[TASK REQUIREMENTS]
Extract the full set of records, then give each one again exactly.
— Start of THE RECORDS —
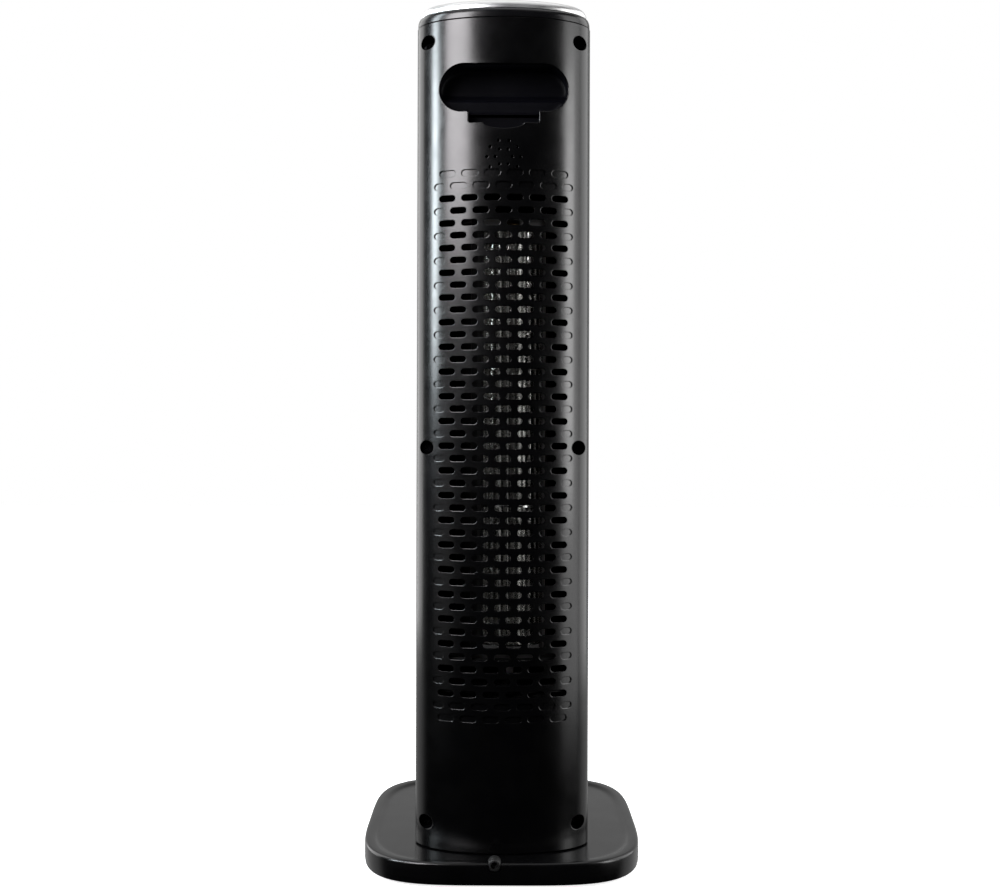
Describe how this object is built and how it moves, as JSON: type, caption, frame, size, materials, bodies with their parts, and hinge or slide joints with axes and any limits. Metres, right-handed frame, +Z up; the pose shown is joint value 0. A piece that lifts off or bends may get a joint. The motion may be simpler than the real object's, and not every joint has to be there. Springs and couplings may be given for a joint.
{
  "type": "tower fan",
  "caption": "Slim tower fan on a low square-round base: a swinging column with slotted rear intake, handle recess, remote dock, cross-flow impeller and top push buttons.",
  "frame": {"origin": "middle of the base's footprint, on the surface the fan stands on", "axes": "+Z up; the air outlet faces -Y; the intake grille, handle recess and cord gland face +Y; +X is the fan's left as seen from the rear"},
  "size_m": [0.218, 0.241, 0.6667],
  "materials": {
    "casing_black": "satin black moulded ABS with a fine texture",
    "panel_black": "gloss black moulding",
    "base_black": "semi-gloss black moulding",
    "inner_black": "plain black moulding, not polished",
    "trim_silver": "satin silver plated ring",
    "steel": "zinc-plated steel",
    "ballast": "raw iron",
    "rubber": "soft black rubber",
    "acetal": "natural acetal",
    "impeller_grey": "thin grey metal blades",
    "board": "green circuit board",
    "bronze": "sintered bronze",
    "lens": "smoked clear plastic",
    "capacitor": "dark moulded case"
  },
  "bodies": {
    "base": {"base_cover": "base_black", "base_plate": "steel", "base_weight": "ballast", "cord_gland": "rubber", "pivot_post": "acetal", "swivel_washer": "acetal", "fixed_gear": "acetal", "foot_1": "rubber", "foot_2": "rubber", "foot_3": "rubber", "foot_4": "rubber", "base_screw_1": "steel", "base_screw_2": "steel", "base_screw_3": "steel", "base_screw_4": "steel"},
    "column": {"column_floor": "inner_black", "pivot_bush": "bronze", "swing_motor": "steel", "rear_casing": "casing_black", "front_casing": "casing_black", "front_grille": "casing_black", "handle_pocket": "inner_black", "remote_dock": "inner_black", "buzzer": "inner_black", "scroll_housing": "inner_black", "tongue_plate": "inner_black", "lower_end_plate": "inner_black", "upper_end_plate": "inner_black", "bearing_bush": "bronze", "fan_motor": "steel", "motor_plate": "steel", "motor_capacitor": "capacitor", "power_board": "board", "top_cap": "panel_black", "trim_ring": "trim_silver", "control_panel": "panel_black", "display_lens": "lens", "control_board": "board", "casing_screw_1": "steel", "casing_screw_2": "steel", "casing_screw_3": "steel", "casing_screw_4": "steel", "casing_screw_5": "steel", "casing_screw_6": "steel"},
    "impeller_body": {"impeller": "impeller_grey", "motor_shaft": "steel", "impeller_stub": "steel"},
    "pinion_body": {"swing_pinion": "acetal", "pinion_shaft": "steel"},
    "button_power_body": {"button_power": "panel_black"},
    "button_speed_body": {"button_speed": "panel_black"},
    "button_mode_body": {"button_mode": "panel_black"},
    "button_timer_body": {"button_timer": "panel_black"},
    "button_swing_body": {"button_swing": "panel_black"}
  },
  "joints": [
    {"name": "column_swing", "type": "hinge", "parent": "base", "child": "column", "pos_m": [0, 0.0605, 0.02], "axis": [0, 0, 1], "range_deg": [-35, 35]},
    {"name": "impeller_spin", "type": "hinge", "parent": "column", "child": "impeller_body", "pos_m": [-0.006, 0.0555, 0.3], "axis": [0, 0, 1], "continuous": true},
    {"name": "pinion_spin", "type": "hinge", "parent": "column", "child": "pinion_body", "pos_m": [0, 0.0413, 0.025], "axis": [0, 0, 1], "range_deg": [-110, 110]},
    {"name": "button_power_press", "type": "slide", "parent": "column", "child": "button_power_body", "axis": [0, 0, -1], "range_m": [0, 0.0012], "stiffness_N_per_m": 300},
    {"name": "button_speed_press", "type": "slide", "parent": "column", "child": "button_speed_body", "axis": [0, 0, -1], "range_m": [0, 0.0012], "stiffness_N_per_m": 300},
    {"name": "button_mode_press", "type": "slide", "parent": "column", "child": "button_mode_body", "axis": [0, 0, -1], "range_m": [0, 0.0012], "stiffness_N_per_m": 300},
    {"name": "button_timer_press", "type": "slide", "parent": "column", "child": "button_timer_body", "axis": [0, 0, -1], "range_m": [0, 0.0012], "stiffness_N_per_m": 300},
    {"name": "button_swing_press", "type": "slide", "parent": "column", "child": "button_swing_body", "axis": [0, 0, -1], "range_m": [0, 0.0012], "stiffness_N_per_m": 300}
  ],
  "couplings": [
    {"joint": "pinion_spin", "follows": "column_swing", "ratio": 3}
  ]
}
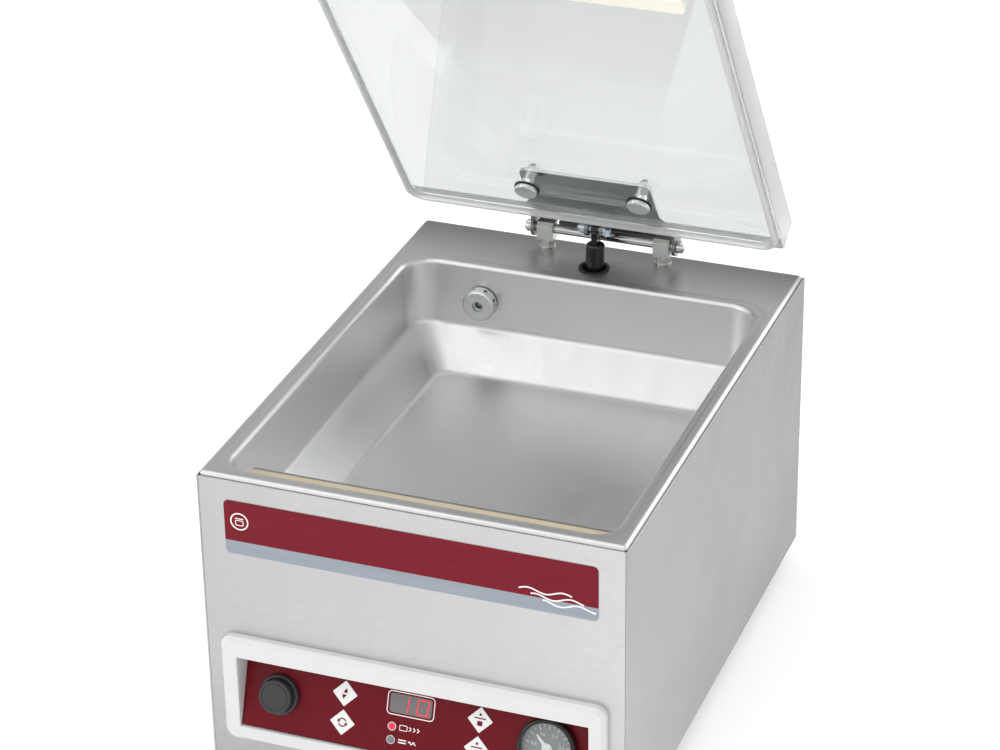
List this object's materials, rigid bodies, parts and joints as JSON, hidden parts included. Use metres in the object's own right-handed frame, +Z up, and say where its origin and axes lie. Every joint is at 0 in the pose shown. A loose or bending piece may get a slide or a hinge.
— End of THE RECORDS —
[TASK SOLUTION]
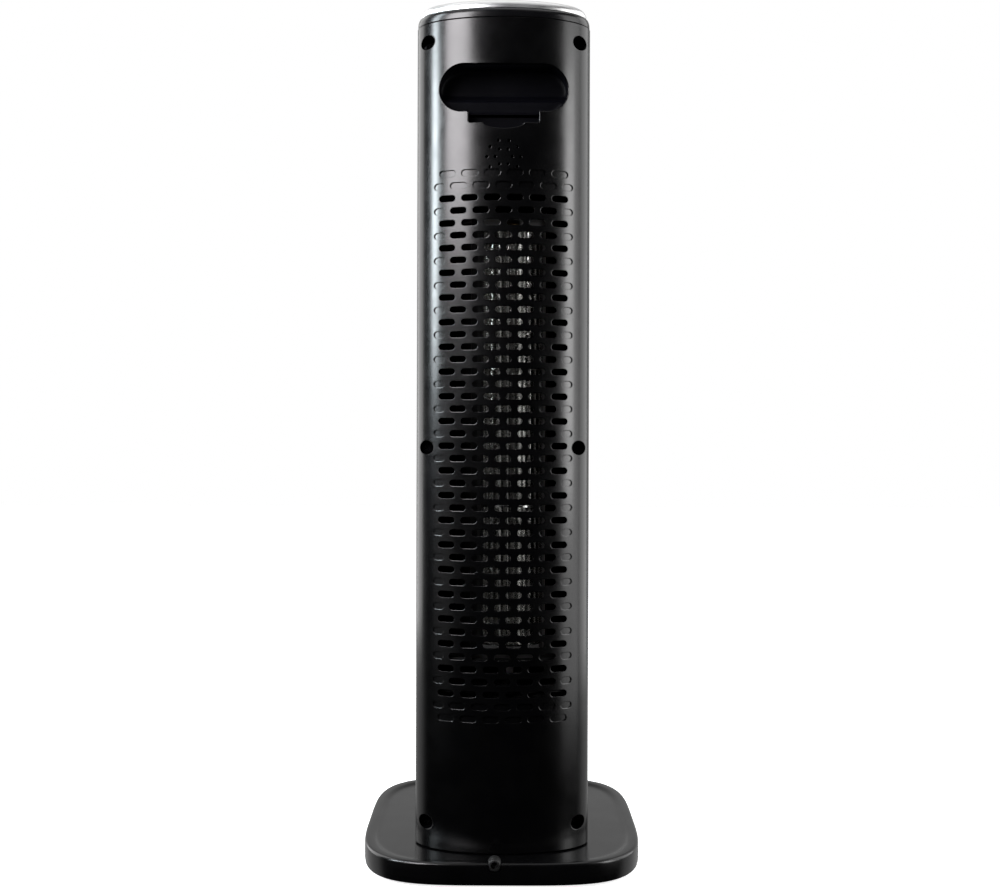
Describe how this object is built and how it moves, as JSON: type, caption, frame, size, materials, bodies with their parts, and hinge or slide joints with axes and any limits. Metres, right-handed frame, +Z up; the pose shown is joint value 0. A piece that lifts off or bends may get a joint. The motion may be simpler than the real object's, and not every joint has to be there. Springs and couplings may be given for a joint.
{
  "type": "tower fan",
  "caption": "Slim tower fan on a low square-round base: a swinging column with slotted rear intake, handle recess, remote dock, cross-flow impeller and top push buttons.",
  "frame": {"origin": "middle of the base's footprint, on the surface the fan stands on", "axes": "+Z up; the air outlet faces -Y; the intake grille, handle recess and cord gland face +Y; +X is the fan's left as seen from the rear"},
  "size_m": [0.218, 0.241, 0.6667],
  "materials": {
    "casing_black": "satin black moulded ABS with a fine texture",
    "panel_black": "gloss black moulding",
    "base_black": "semi-gloss black moulding",
    "inner_black": "plain black moulding, not polished",
    "trim_silver": "satin silver plated ring",
    "steel": "zinc-plated steel",
    "ballast": "raw iron",
    "rubber": "soft black rubber",
    "acetal": "natural acetal",
    "impeller_grey": "thin grey metal blades",
    "board": "green circuit board",
    "bronze": "sintered bronze",
    "lens": "smoked clear plastic",
    "capacitor": "dark moulded case"
  },
  "bodies": {
    "base": {"base_cover": "base_black", "base_plate": "steel", "base_weight": "ballast", "cord_gland": "rubber", "pivot_post": "acetal", "swivel_washer": "acetal", "fixed_gear": "acetal", "foot_1": "rubber", "foot_2": "rubber", "foot_3": "rubber", "foot_4": "rubber", "base_screw_1": "steel", "base_screw_2": "steel", "base_screw_3": "steel", "base_screw_4": "steel"},
    "column": {"column_floor": "inner_black", "pivot_bush": "bronze", "swing_motor": "steel", "rear_casing": "casing_black", "front_casing": "casing_black", "front_grille": "casing_black", "handle_pocket": "inner_black", "remote_dock": "inner_black", "buzzer": "inner_black", "scroll_housing": "inner_black", "tongue_plate": "inner_black", "lower_end_plate": "inner_black", "upper_end_plate": "inner_black", "bearing_bush": "bronze", "fan_motor": "steel", "motor_plate": "steel", "motor_capacitor": "capacitor", "power_board": "board", "top_cap": "panel_black", "trim_ring": "trim_silver", "control_panel": "panel_black", "display_lens": "lens", "control_board": "board", "casing_screw_1": "steel", "casing_screw_2": "steel", "casing_screw_3": "steel", "casing_screw_4": "steel", "casing_screw_5": "steel", "casing_screw_6": "steel"},
    "impeller_body": {"impeller": "impeller_grey", "motor_shaft": "steel", "impeller_stub": "steel"},
    "pinion_body": {"swing_pinion": "acetal", "pinion_shaft": "steel"},
    "button_power_body": {"button_power": "panel_black"},
    "button_speed_body": {"button_speed": "panel_black"},
    "button_mode_body": {"button_mode": "panel_black"},
    "button_timer_body": {"button_timer": "panel_black"},
    "button_swing_body": {"button_swing": "panel_black"}
  },
  "joints": [
    {"name": "column_swing", "type": "hinge", "parent": "base", "child": "column", "pos_m": [0, 0.0605, 0.02], "axis": [0, 0, 1], "range_deg": [-35, 35]},
    {"name": "impeller_spin", "type": "hinge", "parent": "column", "child": "impeller_body", "pos_m": [-0.006, 0.0555, 0.3], "axis": [0, 0, 1], "continuous": true},
    {"name": "pinion_spin", "type": "hinge", "parent": "column", "child": "pinion_body", "pos_m": [0, 0.0413, 0.025], "axis": [0, 0, 1], "range_deg": [-110, 110]},
    {"name": "button_power_press", "type": "slide", "parent": "column", "child": "button_power_body", "axis": [0, 0, -1], "range_m": [0, 0.0012], "stiffness_N_per_m": 300},
    {"name": "button_speed_press", "type": "slide", "parent": "column", "child": "button_speed_body", "axis": [0, 0, -1], "range_m": [0, 0.0012], "stiffness_N_per_m": 300},
    {"name": "button_mode_press", "type": "slide", "parent": "column", "child": "button_mode_body", "axis": [0, 0, -1], "range_m": [0, 0.0012], "stiffness_N_per_m": 300},
    {"name": "button_timer_press", "type": "slide", "parent": "column", "child": "button_timer_body", "axis": [0, 0, -1], "range_m": [0, 0.0012], "stiffness_N_per_m": 300},
    {"name": "button_swing_press", "type": "slide", "parent": "column", "child": "button_swing_body", "axis": [0, 0, -1], "range_m": [0, 0.0012], "stiffness_N_per_m": 300}
  ],
  "couplings": [
    {"joint": "pinion_spin", "follows": "column_swing", "ratio": 3}
  ]
}
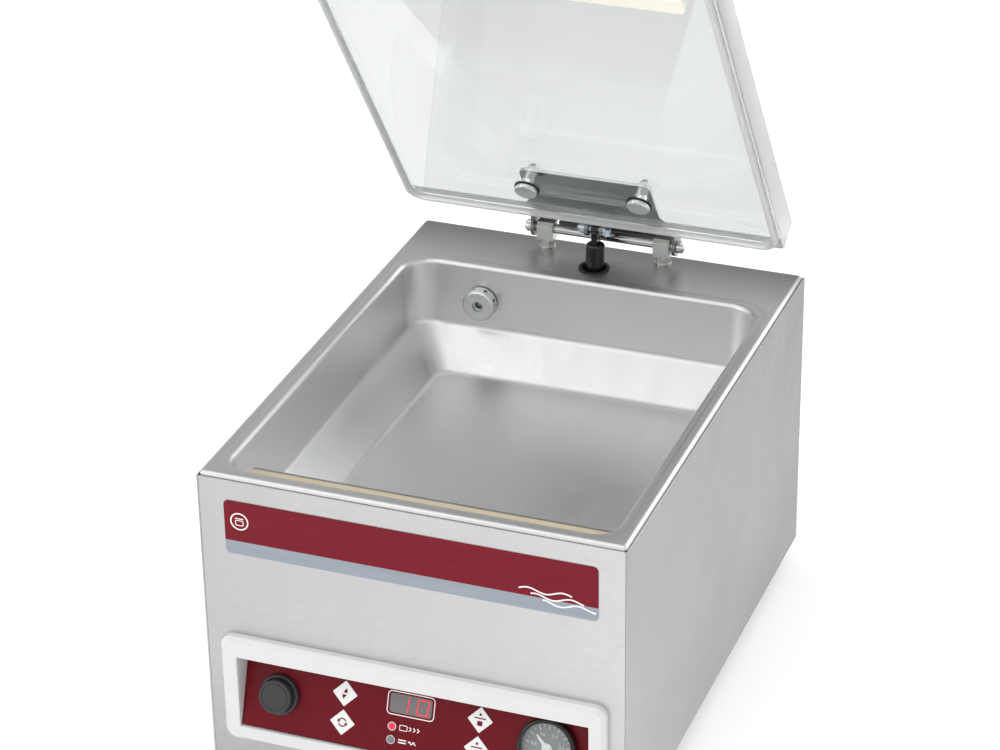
List this object's materials, rigid bodies, parts and joints as JSON, hidden parts included. Use metres in the object's own right-handed frame, +Z up, and say where its origin and axes lie. Every joint is at 0 in the pose shown. A loose or bending piece may get a slide or a hinge.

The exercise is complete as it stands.